Page 1 of 1

Pivot stage giving very poor performance

Posted: Thu Jun 21, 2007 3:51 pm
by sidhartha_saha
I have about 5 million rows coming in the input. Each row has 28 columns, in addition to the key columns. I need to generate 28 rows from each input row. So the number of rows in output which will be fed to a teradata enterprise stage are 5*28 million rows. I am using the PIVOT stage to achieve this.

But, I'm getting very poor performance out of the PIVOT stage. Any idea how we can improve the performnace or use some other stage to achieve the same.

Posted: Thu Jun 21, 2007 3:57 pm
by ray.wurlod
Welcome aboard. :D

Think about what Pivot stage is doing. It takes a lot of resources, particularly memory, for processing a lot of rows. There is nothing you can do about that.

You can create your own Build stage to pivot your data according to your specific requirements, which removes all the necessary compromises that are in the Pivot stage.

Posted: Thu Jun 21, 2007 4:01 pm
by sidhartha_saha
Can you please elaborate on how we can do this ?

Posted: Thu Jun 21, 2007 4:05 pm
by ray.wurlod
Select the Stage Types branch of your Repository, choose New Parallel Stage. Fill in your C++ code on the appropriate tabs. Use the stage in a job design.

Posted: Thu Jun 21, 2007 7:13 pm
by vijayrc
Yes...Pivot performance is considerably poor. You can go about building BuildOp Stages using c++ code whatever you use the pivot stage for.

Posted: Fri Jun 22, 2007 6:31 am
by chulett
There's a poster by the name of Larry.Griffith who has written pivot BuildOps. One of the posts where he mentions that is in here. Might be worth contacting him and see if he can help, if he doesn't stop by and post something here.

Posted: Fri Jun 22, 2007 9:25 am
by Larry.Griffith
I have written wrapped stages that pivot tall and flat and run in parallel mode.

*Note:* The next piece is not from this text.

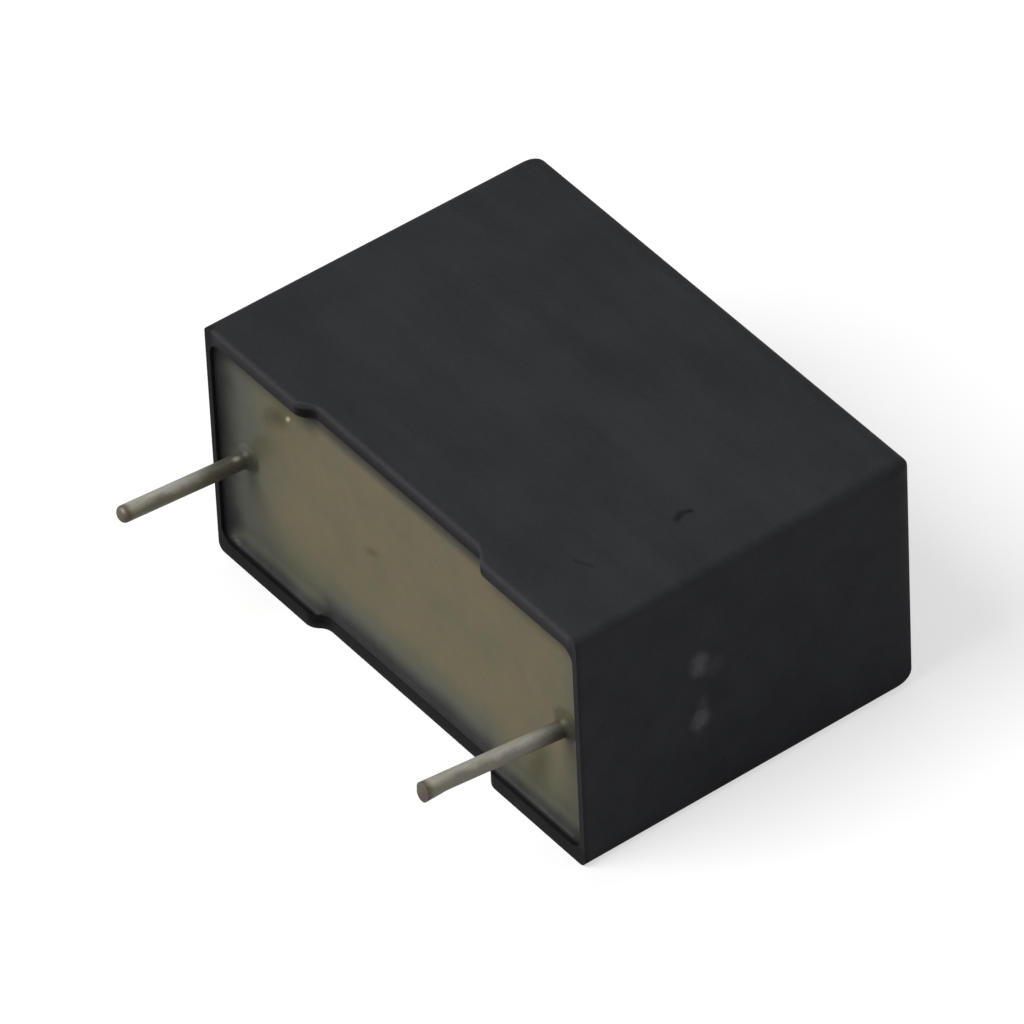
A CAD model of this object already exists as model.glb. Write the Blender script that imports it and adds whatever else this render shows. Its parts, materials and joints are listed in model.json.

I wonder what you consider good performance. By wrapping a simple C routine I can pivot a flat fixed file, 1.65MM records, 24 columns into 14.9MM rows (no blank columns) with key_id, column number, and value on an AIX box in 40 seconds. We are running 3 nodes.

Changing the options of the wrapped stage to write out blank columns (for comparison purposes because the DataStage Pivot has no such option) the same job took 1:25. It would be faster if the data was cleaner and the file was delimited instead of fixed.

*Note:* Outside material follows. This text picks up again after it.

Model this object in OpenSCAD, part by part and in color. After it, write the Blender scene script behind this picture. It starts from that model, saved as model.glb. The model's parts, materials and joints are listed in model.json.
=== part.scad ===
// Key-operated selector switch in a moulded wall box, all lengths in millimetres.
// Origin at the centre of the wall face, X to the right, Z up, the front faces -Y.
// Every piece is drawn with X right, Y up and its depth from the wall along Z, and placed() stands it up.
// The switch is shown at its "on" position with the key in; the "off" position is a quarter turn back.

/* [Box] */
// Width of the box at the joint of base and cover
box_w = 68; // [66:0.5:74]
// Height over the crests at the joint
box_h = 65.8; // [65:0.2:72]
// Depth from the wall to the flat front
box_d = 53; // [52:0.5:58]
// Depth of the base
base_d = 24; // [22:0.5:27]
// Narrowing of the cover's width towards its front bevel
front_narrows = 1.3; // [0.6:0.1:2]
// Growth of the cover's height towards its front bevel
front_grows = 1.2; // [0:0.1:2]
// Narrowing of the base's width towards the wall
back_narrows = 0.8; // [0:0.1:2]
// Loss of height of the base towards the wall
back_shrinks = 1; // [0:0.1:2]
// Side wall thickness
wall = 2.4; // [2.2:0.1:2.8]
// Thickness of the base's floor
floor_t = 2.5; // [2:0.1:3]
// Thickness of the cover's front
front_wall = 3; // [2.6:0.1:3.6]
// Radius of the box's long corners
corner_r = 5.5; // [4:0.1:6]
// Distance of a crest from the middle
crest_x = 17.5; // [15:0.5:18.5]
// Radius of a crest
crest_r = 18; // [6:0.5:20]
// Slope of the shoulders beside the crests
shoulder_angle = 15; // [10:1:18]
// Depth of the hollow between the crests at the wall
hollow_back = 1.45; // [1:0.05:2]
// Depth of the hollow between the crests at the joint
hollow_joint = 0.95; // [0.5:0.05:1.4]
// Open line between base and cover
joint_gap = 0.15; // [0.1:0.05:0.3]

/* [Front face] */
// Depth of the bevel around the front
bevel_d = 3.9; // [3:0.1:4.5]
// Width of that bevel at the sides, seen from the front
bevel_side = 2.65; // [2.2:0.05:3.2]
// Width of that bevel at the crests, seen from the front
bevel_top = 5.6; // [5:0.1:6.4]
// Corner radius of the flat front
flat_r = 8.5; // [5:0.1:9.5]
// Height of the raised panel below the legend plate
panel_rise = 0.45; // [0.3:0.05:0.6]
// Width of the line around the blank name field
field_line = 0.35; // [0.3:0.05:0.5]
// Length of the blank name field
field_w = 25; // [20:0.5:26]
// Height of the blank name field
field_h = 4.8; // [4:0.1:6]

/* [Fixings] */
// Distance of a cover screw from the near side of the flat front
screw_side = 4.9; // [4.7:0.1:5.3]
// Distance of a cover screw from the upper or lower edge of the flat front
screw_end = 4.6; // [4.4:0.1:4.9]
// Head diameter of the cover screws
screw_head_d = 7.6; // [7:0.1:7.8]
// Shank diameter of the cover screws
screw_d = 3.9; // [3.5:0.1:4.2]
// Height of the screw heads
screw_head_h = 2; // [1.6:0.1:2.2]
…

So you can get a benchmark against the DataStage Pivot, I ran the same file through it and it took 19:31.


What kind of performance are you getting/looking for?

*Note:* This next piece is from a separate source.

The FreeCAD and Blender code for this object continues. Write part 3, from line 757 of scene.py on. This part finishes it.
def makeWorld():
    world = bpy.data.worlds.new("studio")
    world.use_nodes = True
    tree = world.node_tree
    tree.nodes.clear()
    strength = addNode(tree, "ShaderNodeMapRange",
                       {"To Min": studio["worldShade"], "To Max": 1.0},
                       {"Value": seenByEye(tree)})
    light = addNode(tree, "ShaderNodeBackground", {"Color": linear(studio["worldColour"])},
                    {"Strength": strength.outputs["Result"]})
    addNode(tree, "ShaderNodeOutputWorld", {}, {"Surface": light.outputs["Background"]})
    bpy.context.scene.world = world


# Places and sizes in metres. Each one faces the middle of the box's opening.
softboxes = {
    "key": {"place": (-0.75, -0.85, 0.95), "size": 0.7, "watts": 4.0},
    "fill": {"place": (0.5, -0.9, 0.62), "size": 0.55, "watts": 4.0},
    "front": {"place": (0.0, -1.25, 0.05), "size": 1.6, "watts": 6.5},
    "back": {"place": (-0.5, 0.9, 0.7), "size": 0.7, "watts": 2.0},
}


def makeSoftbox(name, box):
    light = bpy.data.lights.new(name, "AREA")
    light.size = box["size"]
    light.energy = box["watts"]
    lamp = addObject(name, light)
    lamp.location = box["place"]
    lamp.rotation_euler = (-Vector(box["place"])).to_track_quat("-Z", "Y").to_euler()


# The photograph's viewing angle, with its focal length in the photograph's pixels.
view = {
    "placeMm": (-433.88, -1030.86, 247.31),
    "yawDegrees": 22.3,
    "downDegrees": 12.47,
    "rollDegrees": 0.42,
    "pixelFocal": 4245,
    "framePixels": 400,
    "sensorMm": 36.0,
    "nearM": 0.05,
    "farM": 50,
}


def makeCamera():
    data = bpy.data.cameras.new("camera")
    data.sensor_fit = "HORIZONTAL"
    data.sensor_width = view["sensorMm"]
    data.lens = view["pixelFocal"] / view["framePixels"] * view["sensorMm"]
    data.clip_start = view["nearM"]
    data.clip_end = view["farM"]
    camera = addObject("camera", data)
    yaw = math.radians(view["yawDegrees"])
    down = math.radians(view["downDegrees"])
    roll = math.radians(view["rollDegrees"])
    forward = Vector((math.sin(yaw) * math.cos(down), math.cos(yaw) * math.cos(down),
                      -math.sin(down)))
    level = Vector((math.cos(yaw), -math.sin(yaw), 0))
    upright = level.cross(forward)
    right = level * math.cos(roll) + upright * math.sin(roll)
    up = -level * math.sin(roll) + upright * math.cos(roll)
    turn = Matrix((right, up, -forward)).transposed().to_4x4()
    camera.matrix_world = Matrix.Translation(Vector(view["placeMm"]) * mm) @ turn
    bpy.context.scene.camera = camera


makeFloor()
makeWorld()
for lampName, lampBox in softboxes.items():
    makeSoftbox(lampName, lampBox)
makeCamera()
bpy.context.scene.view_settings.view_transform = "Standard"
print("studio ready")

Posted: Fri Jun 22, 2007 11:55 am
by sidhartha_saha
Thanks all for your suggestions.

We have a table which has 28 columns, in addition to the key columns. I need to convert every such row to 28 rows. I have about 5 million rows in the input. We have written a BuildOp stage as per the suggestions but that doesn't seem to make much of a difference.

Posted: Sat Jun 23, 2007 7:07 am
by ray.wurlod
That - along with the coding exercise itself - should tell you something about the amount of work that is involved.

It's time to manage expectations better.